*Your instructions*
Quote the full listing word for word.

#####

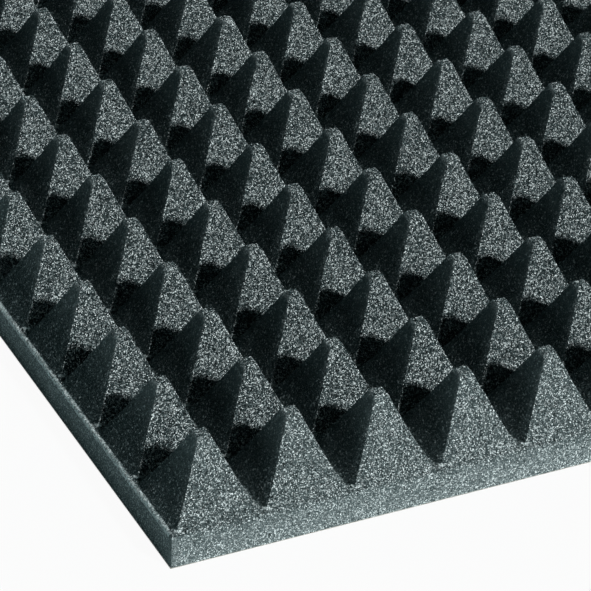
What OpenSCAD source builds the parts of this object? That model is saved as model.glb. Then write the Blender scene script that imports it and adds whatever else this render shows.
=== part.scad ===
// Acoustic foam panel: a square tile of open-cell foam whose face is a field of pyramids with flat tops, and whose
// back carries an adhesive film under a release liner in two halves.
//
// The pyramids aren't separate pieces. A blade with a saw-tooth profile cuts one slab twice, along X and along Y,
// so the foam's height at any point is the lower of two profiles. The foam is therefore the intersection of two
// long extrusions of that profile, laid across each other.
//
// Units are millimetres. The panel lies on its back: +Z is the way the pyramids point, X runs along the front
// edge, and the origin is the middle of the back, on the surface that the panel lies on.

/* [Panel] */
// Width of the panel, along X
panel_w = 500; // [400:10:1000]
// Depth of the panel, along Y
panel_d = 500; // [400:10:1000]
// Thickness of the foam from its back to the tops of the pyramids
foam_t = 50; // [35:1:100]
// Thickness of the slab that stays uncut under the grooves
base_t = 16; // [5:0.5:20]

/* [Pyramids] */
// Columns of pyramids, side by side along X
columns = 12; // [4:1:16]
// Rows of pyramids, one behind the other along Y
rows = 12; // [4:1:16]
// Width of the flat top of a pyramid
tip_w = 6; // [2:0.5:10]
// Width of the flat bottom of a groove
groove_w = 1.2; // [0.2:0.2:5]
// Width of the uncut strip along the left and right edges of the panel
edge_strip = 1.2; // [0.2:0.2:5]
// How hollow the sides of a pyramid are: 1 is straight, and more makes the foot flare into the groove
hollow = 1.15; // [1:0.05:2]
// Flats that make up one hollow side
side_steps = 4; // [1:1:6]

/* [Backing] */
// Thickness of the adhesive film on the back of the foam
film_t = 0.3; // [0.2:0.05:1]
// Thickness of the paper release liner
liner_t = 0.2; // [0.1:0.05:0.5]
// Width of the slit where the two halves of the liner meet
liner_slit = 0.5; // [0.2:0.1:3]

/* [Hidden] */

pyramid_h = foam_t - base_t;
foam_z = liner_t + film_t;
liner_w = (panel_w - liner_slit) / 2;
// How far an extrusion runs past the panel, so that only the crossing one trims it there
overrun = 10;

foam_grey = [0.22, 0.24, 0.25];
film_grey = [0.62, 0.62, 0.59];
liner_white = [0.93, 0.92, 0.88];

// One side of a pyramid, from the edge of the groove's flat bottom to the edge of the flat top. The height grows
// with a power of the distance from the groove, which gives the hollow side that the blade leaves in foam
function side(pitch) = [
    for (step = [0 : side_steps])
        let (share = step / side_steps)
        [(groove_w + share * (pitch - tip_w - groove_w)) / 2, pow(share, hollow) * pyramid_h]
];

// One pyramid's outline, from the bottom of one groove to the bottom of the next
function tooth(pitch) =
    let (rise = side(pitch))
    concat(rise, [for (k = [side_steps : -1 : 0]) [pitch - rise[k].x, rise[k].y]]);

// Profile of the foam across a row of pyramids, centred on 0 and standing on its back, with a strip left at each end
module saw_profile(length, count, strip) {
    pitch = (length - 2 * strip) / count;
    teeth = [
        for (k = [0 : count - 1])
            for (p = tooth(pitch))
                [p.x + k * pitch + strip - length / 2, p.y + base_t]
    ];
    end = [[length / 2, base_t], [length / 2, 0], [-length / 2, 0], [-length / 2, base_t]];
    polygon(concat(teeth, end));
}

// The foam, one piece: its height is the lower of the profile along X and the profile along Y
module foam_panel() {
    color(foam_grey)
    translate([0, 0, foam_z])
    intersection() {
        rotate([90, 0, 0])
        linear_extrude(panel_d + 2 * overrun, center = true)
        saw_profile(panel_w, columns, edge_strip);

        rotate([90, 0, 90])
        linear_extrude(panel_w + 2 * overrun, center = true)
        saw_profile(panel_d, rows, 0);
    }
}

// Sticky film on the foam's back: it holds the panel on a wall or a ceiling. The foam, the film and the liner are
// cut to size together, so their edges are flush
module adhesive_film() {
    color(film_grey)
    translate([0, 0, liner_t + film_t / 2])
    cube([panel_w, panel_d, film_t], center = true);
}

// One half of the release liner, on the side of X that the sign says, as large as the foam's own back
module release_liner(side) {
    color(liner_white)
    translate([side * (liner_slit + liner_w) / 2, 0, liner_t / 2])
    cube([liner_w, panel_d, liner_t], center = true);
}

module release_liner_left() {
    release_liner(-1);
}

module release_liner_right() {
    release_liner(1);
}

foam_panel();
adhesive_film();
release_liner_left();
release_liner_right();
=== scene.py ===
# %% [markdown]
# # Acoustic foam panel
# The object is one tile of anthracite open-cell foam, with twelve rows of twelve flat-topped pyramids cut into its
# face. Its back has a film of adhesive and, over that, a paper liner in two halves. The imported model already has
# every piece at its real size and place, so this lesson is about what it lacks: the soft edges of cut foam, the
# open cells, and a finish for each surface. All sizes are in metres.

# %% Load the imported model
import math

import bpy
from mathutils import Matrix, Vector


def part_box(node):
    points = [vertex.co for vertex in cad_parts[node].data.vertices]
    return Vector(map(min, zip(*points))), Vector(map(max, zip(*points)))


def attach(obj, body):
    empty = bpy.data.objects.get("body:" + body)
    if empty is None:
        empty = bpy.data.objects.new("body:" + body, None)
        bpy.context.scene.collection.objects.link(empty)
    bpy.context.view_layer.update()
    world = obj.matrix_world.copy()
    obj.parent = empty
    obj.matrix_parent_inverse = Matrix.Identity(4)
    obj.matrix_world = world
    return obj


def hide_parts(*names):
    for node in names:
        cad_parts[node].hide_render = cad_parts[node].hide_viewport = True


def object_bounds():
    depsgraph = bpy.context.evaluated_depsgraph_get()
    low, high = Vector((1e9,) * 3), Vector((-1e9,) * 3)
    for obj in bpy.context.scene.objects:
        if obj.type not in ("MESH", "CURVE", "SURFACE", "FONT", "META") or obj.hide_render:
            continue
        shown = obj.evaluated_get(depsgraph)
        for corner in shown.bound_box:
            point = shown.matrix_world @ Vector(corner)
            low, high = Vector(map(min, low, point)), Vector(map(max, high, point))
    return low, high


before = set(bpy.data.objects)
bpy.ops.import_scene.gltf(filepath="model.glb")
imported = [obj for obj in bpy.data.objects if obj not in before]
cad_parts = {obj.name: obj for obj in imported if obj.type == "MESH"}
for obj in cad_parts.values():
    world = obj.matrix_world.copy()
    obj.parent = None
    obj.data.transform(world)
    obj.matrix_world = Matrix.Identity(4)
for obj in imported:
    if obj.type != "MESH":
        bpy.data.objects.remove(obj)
cad_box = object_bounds()
MM = 0.001
print("packed nodes:", sorted(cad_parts))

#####

*Response to the exercise*
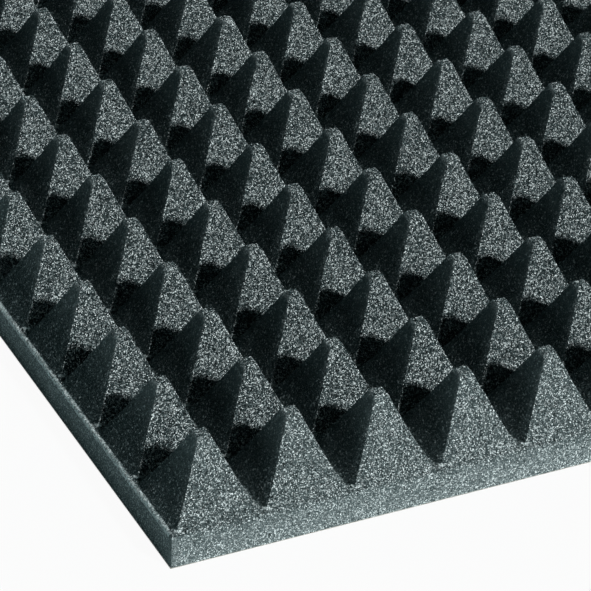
What OpenSCAD source builds the parts of this object? That model is saved as model.glb. Then write the Blender scene script that imports it and adds whatever else this render shows.
=== part.scad ===
// Acoustic foam panel: a square tile of open-cell foam whose face is a field of pyramids with flat tops, and whose
// back carries an adhesive film under a release liner in two halves.
//
// The pyramids aren't separate pieces. A blade with a saw-tooth profile cuts one slab twice, along X and along Y,
// so the foam's height at any point is the lower of two profiles. The foam is therefore the intersection of two
// long extrusions of that profile, laid across each other.
//
// Units are millimetres. The panel lies on its back: +Z is the way the pyramids point, X runs along the front
// edge, and the origin is the middle of the back, on the surface that the panel lies on.

/* [Panel] */
// Width of the panel, along X
panel_w = 500; // [400:10:1000]
// Depth of the panel, along Y
panel_d = 500; // [400:10:1000]
// Thickness of the foam from its back to the tops of the pyramids
foam_t = 50; // [35:1:100]
// Thickness of the slab that stays uncut under the grooves
base_t = 16; // [5:0.5:20]

/* [Pyramids] */
// Columns of pyramids, side by side along X
columns = 12; // [4:1:16]
// Rows of pyramids, one behind the other along Y
rows = 12; // [4:1:16]
// Width of the flat top of a pyramid
tip_w = 6; // [2:0.5:10]
// Width of the flat bottom of a groove
groove_w = 1.2; // [0.2:0.2:5]
// Width of the uncut strip along the left and right edges of the panel
edge_strip = 1.2; // [0.2:0.2:5]
// How hollow the sides of a pyramid are: 1 is straight, and more makes the foot flare into the groove
hollow = 1.15; // [1:0.05:2]
// Flats that make up one hollow side
side_steps = 4; // [1:1:6]

/* [Backing] */
// Thickness of the adhesive film on the back of the foam
film_t = 0.3; // [0.2:0.05:1]
// Thickness of the paper release liner
liner_t = 0.2; // [0.1:0.05:0.5]
// Width of the slit where the two halves of the liner meet
liner_slit = 0.5; // [0.2:0.1:3]

/* [Hidden] */

pyramid_h = foam_t - base_t;
foam_z = liner_t + film_t;
liner_w = (panel_w - liner_slit) / 2;
// How far an extrusion runs past the panel, so that only the crossing one trims it there
overrun = 10;

foam_grey = [0.22, 0.24, 0.25];
film_grey = [0.62, 0.62, 0.59];
liner_white = [0.93, 0.92, 0.88];

// One side of a pyramid, from the edge of the groove's flat bottom to the edge of the flat top. The height grows
// with a power of the distance from the groove, which gives the hollow side that the blade leaves in foam
function side(pitch) = [
    for (step = [0 : side_steps])
        let (share = step / side_steps)
        [(groove_w + share * (pitch - tip_w - groove_w)) / 2, pow(share, hollow) * pyramid_h]
];

// One pyramid's outline, from the bottom of one groove to the bottom of the next
function tooth(pitch) =
    let (rise = side(pitch))
    concat(rise, [for (k = [side_steps : -1 : 0]) [pitch - rise[k].x, rise[k].y]]);

// Profile of the foam across a row of pyramids, centred on 0 and standing on its back, with a strip left at each end
module saw_profile(length, count, strip) {
    pitch = (length - 2 * strip) / count;
    teeth = [
        for (k = [0 : count - 1])
            for (p = tooth(pitch))
                [p.x + k * pitch + strip - length / 2, p.y + base_t]
    ];
    end = [[length / 2, base_t], [length / 2, 0], [-length / 2, 0], [-length / 2, base_t]];
    polygon(concat(teeth, end));
}

// The foam, one piece: its height is the lower of the profile along X and the profile along Y
module foam_panel() {
    color(foam_grey)
    translate([0, 0, foam_z])
    intersection() {
        rotate([90, 0, 0])
        linear_extrude(panel_d + 2 * overrun, center = true)
        saw_profile(panel_w, columns, edge_strip);

        rotate([90, 0, 90])
        linear_extrude(panel_w + 2 * overrun, center = true)
        saw_profile(panel_d, rows, 0);
    }
}

// Sticky film on the foam's back: it holds the panel on a wall or a ceiling. The foam, the film and the liner are
// cut to size together, so their edges are flush
module adhesive_film() {
    color(film_grey)
    translate([0, 0, liner_t + film_t / 2])
    cube([panel_w, panel_d, film_t], center = true);
}

// One half of the release liner, on the side of X that the sign says, as large as the foam's own back
module release_liner(side) {
    color(liner_white)
    translate([side * (liner_slit + liner_w) / 2, 0, liner_t / 2])
    cube([liner_w, panel_d, liner_t], center = true);
}

module release_liner_left() {
    release_liner(-1);
}

module release_liner_right() {
    release_liner(1);
}

foam_panel();
adhesive_film();
release_liner_left();
release_liner_right();
=== scene.py ===
# %% [markdown]
# # Acoustic foam panel
# The object is one tile of anthracite open-cell foam, with twelve rows of twelve flat-topped pyramids cut into its
# face. Its back has a film of adhesive and, over that, a paper liner in two halves. The imported model already has
# every piece at its real size and place, so this lesson is about what it lacks: the soft edges of cut foam, the
# open cells, and a finish for each surface. All sizes are in metres.

# %% Load the imported model
import math

import bpy
from mathutils import Matrix, Vector


def part_box(node):
    points = [vertex.co for vertex in cad_parts[node].data.vertices]
    return Vector(map(min, zip(*points))), Vector(map(max, zip(*points)))


def attach(obj, body):
    empty = bpy.data.objects.get("body:" + body)
    if empty is None:
        empty = bpy.data.objects.new("body:" + body, None)
        bpy.context.scene.collection.objects.link(empty)
    bpy.context.view_layer.update()
    world = obj.matrix_world.copy()
    obj.parent = empty
    obj.matrix_parent_inverse = Matrix.Identity(4)
    obj.matrix_world = world
    return obj


def hide_parts(*names):
    for node in names:
        cad_parts[node].hide_render = cad_parts[node].hide_viewport = True


def object_bounds():
    depsgraph = bpy.context.evaluated_depsgraph_get()
    low, high = Vector((1e9,) * 3), Vector((-1e9,) * 3)
    for obj in bpy.context.scene.objects:
        if obj.type not in ("MESH", "CURVE", "SURFACE", "FONT", "META") or obj.hide_render:
            continue
        shown = obj.evaluated_get(depsgraph)
        for corner in shown.bound_box:
            point = shown.matrix_world @ Vector(corner)
            low, high = Vector(map(min, low, point)), Vector(map(max, high, point))
    return low, high


before = set(bpy.data.objects)
bpy.ops.import_scene.gltf(filepath="model.glb")
imported = [obj for obj in bpy.data.objects if obj not in before]
cad_parts = {obj.name: obj for obj in imported if obj.type == "MESH"}
for obj in cad_parts.values():
    world = obj.matrix_world.copy()
    obj.parent = None
    obj.data.transform(world)
    obj.matrix_world = Matrix.Identity(4)
for obj in imported:
    if obj.type != "MESH":
        bpy.data.objects.remove(obj)
cad_box = object_bounds()
MM = 0.001
print("packed nodes:", sorted(cad_parts))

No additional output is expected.